= Calculus of predispositions =

Calculus of predispositions is a basic part of predispositioning theory and belongs to the indeterministic procedures.

==Overview==

"The key component of any indeterministic procedure is the evaluation of a position. Since it is impossible to devise a deterministic chain linking the inter-mediate state with the outcome of the game, the most complex component of any indeterministic method is assessing these intermediate stages. It is precisely the function of predispositions to assess the impact of an intermediate state upon the future course of development."

According to Aron Katsenelinboigen, calculus of predispositions is another method of computing probability. Both methods may lead to the same results and, thus, can be interchangeable. However, it is not always possible to interchange them since computing via frequencies requires availability of statistics, possibility to gather the data as well as having the knowledge of the extent to which one can interlink the system’s constituent elements. Also, no statistics can be obtained on unique events and, naturally, in such cases the calculus of predispositions becomes the only option.
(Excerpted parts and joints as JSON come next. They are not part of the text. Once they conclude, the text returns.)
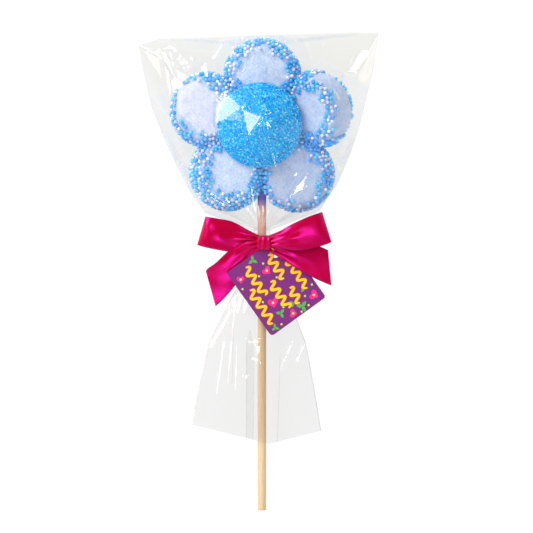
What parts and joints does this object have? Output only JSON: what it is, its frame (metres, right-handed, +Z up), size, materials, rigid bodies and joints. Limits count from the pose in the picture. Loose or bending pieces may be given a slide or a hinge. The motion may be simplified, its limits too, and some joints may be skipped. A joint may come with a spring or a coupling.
{
  "type": "marshmallow lollipop",
  "caption": "Flower lollipop of beaded blue marshmallow petals round a sugared dome on a wooden stick, in a clear film bag with a ribbon bow and a card tag.",
  "frame": {"origin": "the flower's centre, on the plane that the lollipop lies on", "axes": "+Z up, out of the flower's face; +Y along the stick's line towards the top petal, the stick runs towards -Y"},
  "size_m": [0.1205, 0.2396, 0.0338],
  "materials": {
    "marshmallow": "soft matt pale blue marshmallow with pearly blue and white sugar beads on its rims",
    "blue_sugar": "bright blue, coated with fine sugar crystals",
    "wooden_stick": "pale dowel, plain, with lengthwise grain",
    "clear_film": "thin clear crisp film with sharp creases and pleats",
    "satin_ribbon": "crimson pink satin with a bright sheen",
    "printed_card": "gloss purple print with small flowers",
    "gold_cord": "thin twisted golden tan cord"
  },
  "bodies": {
    "root": {"petal_top": "marshmallow", "petal_upper_right": "marshmallow", "petal_lower_right": "marshmallow", "petal_lower_left": "marshmallow", "petal_upper_left": "marshmallow", "dome": "blue_sugar", "stick": "wooden_stick", "film_bag": "clear_film", "bow": "satin_ribbon", "tag": "printed_card", "tag_cord": "gold_cord"}
  },
  "joints": []
}
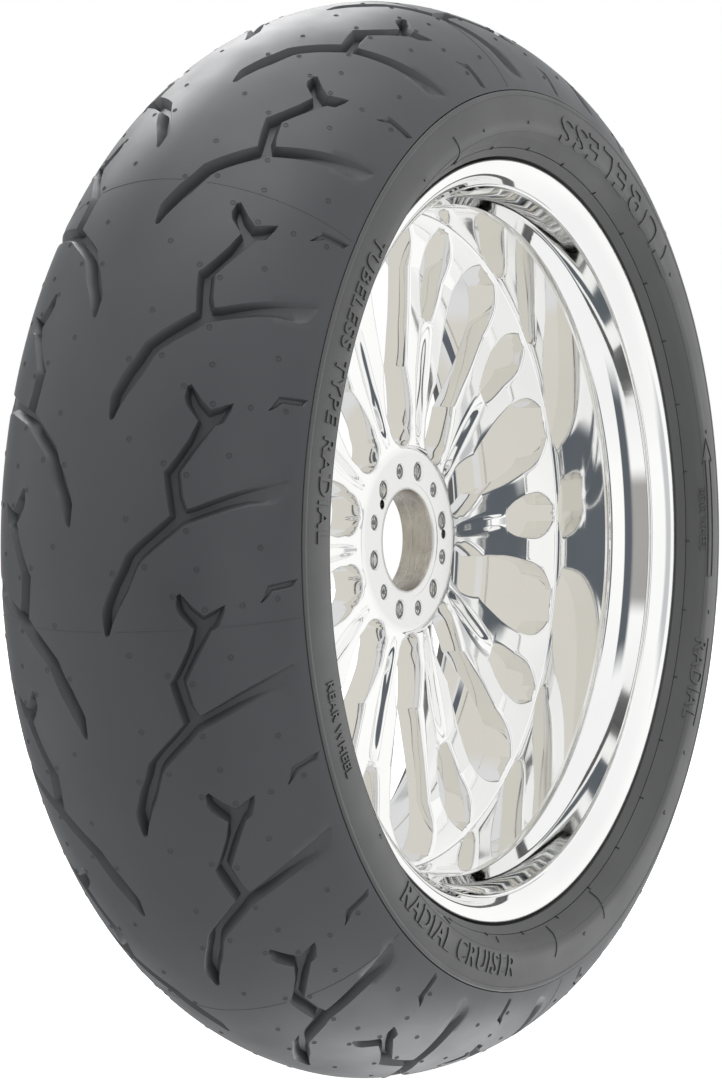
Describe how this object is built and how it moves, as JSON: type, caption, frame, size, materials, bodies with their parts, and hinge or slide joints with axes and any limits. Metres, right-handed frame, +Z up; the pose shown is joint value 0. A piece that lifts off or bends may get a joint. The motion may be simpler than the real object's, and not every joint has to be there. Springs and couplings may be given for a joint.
{
  "type": "motorcycle tire on its wheel",
  "caption": "Wide tubeless rear tyre with lightning-shaped grooves, mounted on a polished aluminium wheel with a spoked centre and an open hub bore.",
  "frame": {"origin": "centre of the wheel, on its spin axis and in its centre plane", "axes": "+Y along the spin axis towards the wheel's right side, +Z up, -X forwards"},
  "size_m": [0.6604, 0.2032, 0.6604],
  "materials": {
    "tread_rubber": "satin grey-black rubber, slightly bluish",
    "sidewall_rubber": "satin black rubber with fine moulded rings",
    "inner_rubber": "matt black rubber",
    "ply_cord": "rubbered textile cord",
    "bead_steel": "brass-coated steel wire",
    "polished_aluminium": "mirror polished",
    "valve_metal": "nickel plated brass",
    "brass": "turned brass",
    "cap_plastic": "moulded black plastic"
  },
  "bodies": {
    "wheel": {"tread_band": "tread_rubber", "sidewall_left": "sidewall_rubber", "sidewall_right": "sidewall_rubber", "chafer_left": "sidewall_rubber", "chafer_right": "sidewall_rubber", "steel_belt": "bead_steel", "carcass_ply": "ply_cord", "inner_liner": "inner_rubber", "bead_core_left": "bead_steel", "bead_core_right": "bead_steel", "bead_filler_left": "inner_rubber", "bead_filler_right": "inner_rubber", "rim_barrel": "polished_aluminium", "spoke_disc": "polished_aluminium", "valve_stem": "valve_metal", "valve_nut": "valve_metal", "valve_washer": "valve_metal", "valve_grommet": "inner_rubber", "valve_core_body": "brass", "valve_core_spring": "bead_steel"},
    "core_pin": {"valve_core_pin": "brass"},
    "cap_seal": {"valve_cap_seal": "inner_rubber"},
    "cap": {"valve_cap": "cap_plastic"}
  },
  "joints": [
    {"name": "core_pin_press", "type": "slide", "parent": "wheel", "child": "core_pin", "axis": [-0.9937, 0, -0.112], "range_m": [0, 0.0015], "stiffness_N_per_m": 400, "springref_m": -0.002, "deforming": ["valve_core_spring"]},
    {"name": "cap_travel", "type": "slide", "parent": "wheel", "child": "cap_seal", "axis": [0.9937, 0, 0.112], "range_m": [0, 0.00476]},
    {"name": "cap_turn", "type": "hinge", "parent": "cap_seal", "child": "cap", "pos_m": [-0.17561, -0.028, -0.01979], "axis": [0.9937, 0, 0.112], "range_deg": [0, 2162]}
  ],
  "couplings": [
    {"joint": "cap_turn", "follows": "cap_travel", "rad_per_m": 7913.3}
  ]
}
The procedure of calculating predispositions is linked to two steps – dissection of the system on its constituent elements and integration of the analyzed parts in a new whole. According to Katsenelinboigen, the system is structured by two basic types of parameters – material and positional. The material parameters constitute the skeleton of the system. Relationships between them form positional parameters. The calculus of predispositions primarily deals with
- analyzing the system’s material and positional parameters as independent variables and
- measuring them in unconditional valuations.
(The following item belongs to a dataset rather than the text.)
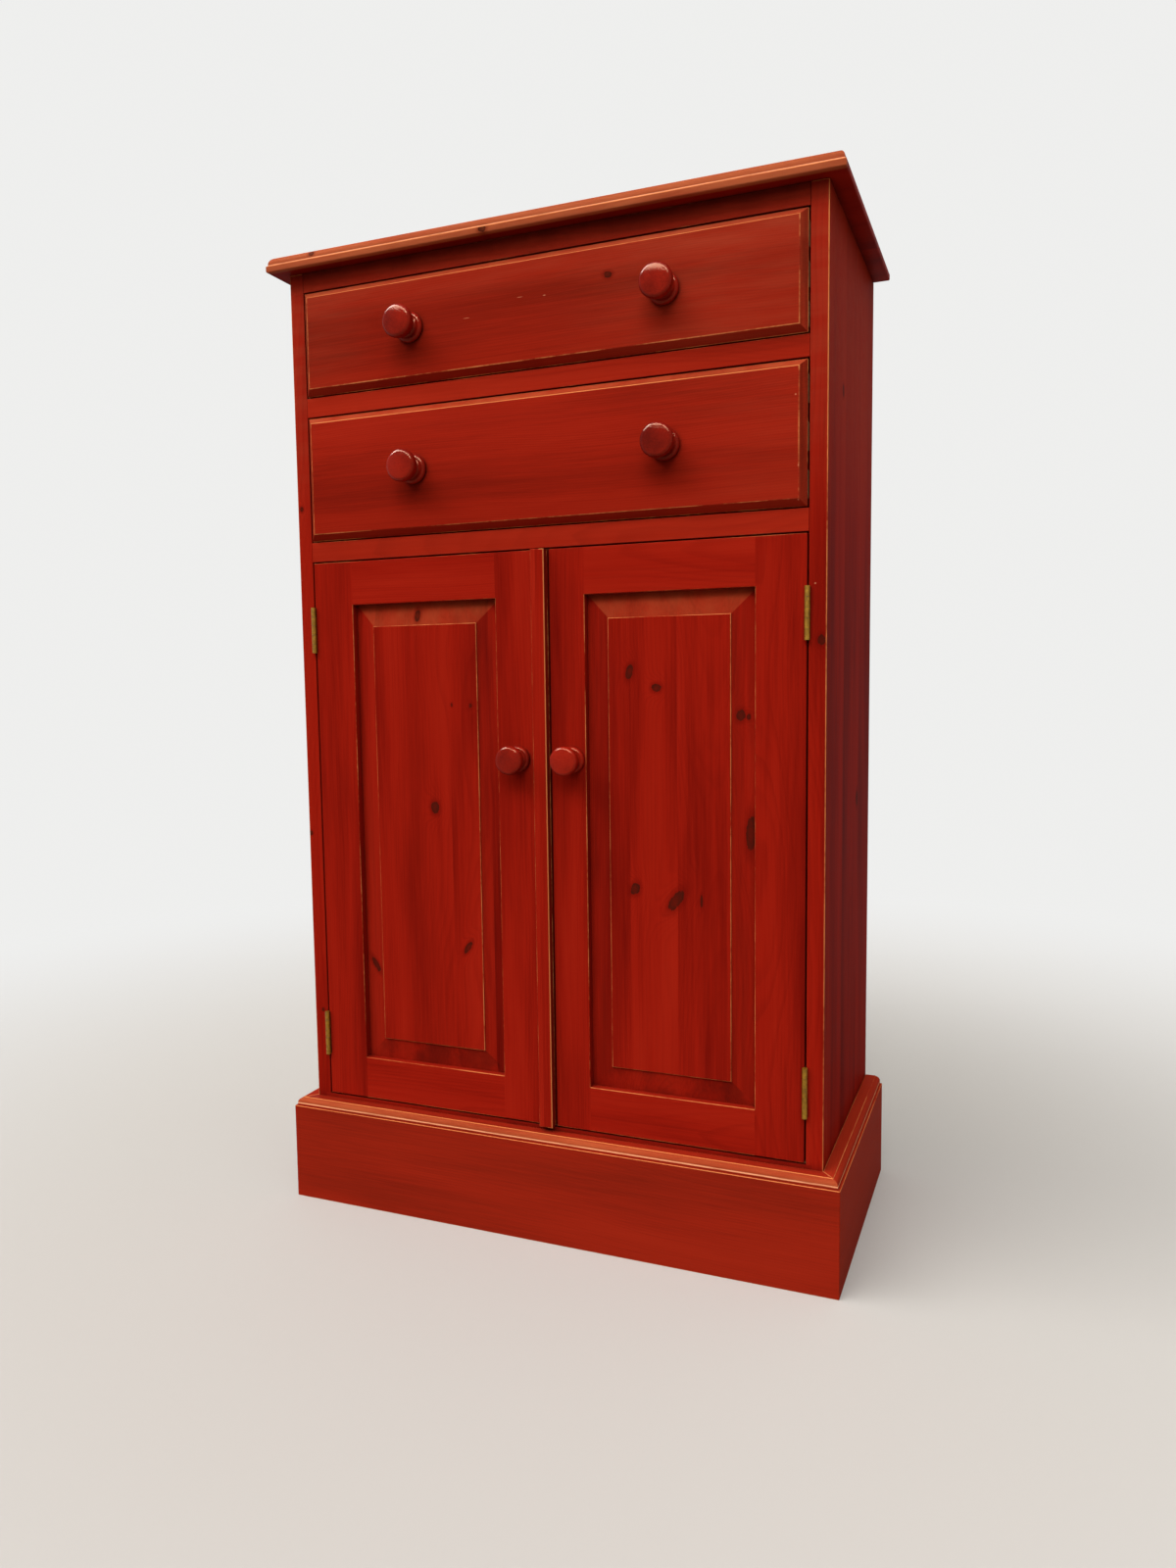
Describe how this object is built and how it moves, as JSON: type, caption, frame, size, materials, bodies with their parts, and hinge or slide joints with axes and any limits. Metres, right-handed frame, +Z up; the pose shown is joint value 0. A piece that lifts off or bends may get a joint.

"In order to quantify the evaluation of a position we need new techniques, which I have grouped under the heading of calculus of predispositions. This calculus is based on a weight function, which represents a variation on the well-known criterion of optimality for local extremum.
This criterion incorporates material parameters and their conditional valuations.
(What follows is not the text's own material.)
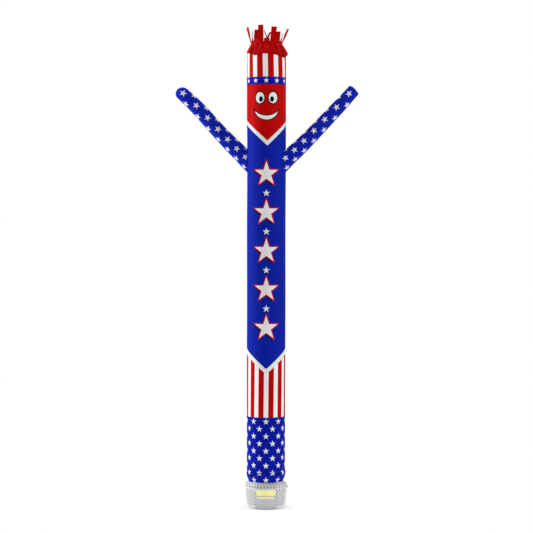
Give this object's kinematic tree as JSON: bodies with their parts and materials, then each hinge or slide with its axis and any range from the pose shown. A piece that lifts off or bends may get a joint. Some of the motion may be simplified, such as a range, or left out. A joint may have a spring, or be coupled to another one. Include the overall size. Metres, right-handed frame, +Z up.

The following key elements distinguish the modified weight function from the criterion of optimality:

- First and foremost, the weight function includes not only material parameters as independent (controlling) variables, but also positional (relational) parameters.
- The valuations of material and positional parameters comprising the weight function are, to a certain extent, unconditional; that is, they are independent of the specific conditions, but do take into account the rules of the game and statistics (experience)." (The Concept of Indeterminism 35)

==Relation to frequency probability==

There are some differences between frequency-based and predispositions-based methods of computing probability.
- The frequency-based method is grounded in statistics and frequencies of events.
- The predispositions-based method approaches a system from the point of view of its predisposition. It is used when no statistics is available.
- The predispositions-based method is used for the novel and unique situations.

The procedure of calculating predispositions is linked to two steps – dissection of the system on its constituent elements and integration of the analyzed parts in a new whole.

According to Katsenelinboigen, the two methods of computing probability may complement each other if, for instance, they are applied to a multilevel system with an increasing complexity of its composition at higher levels.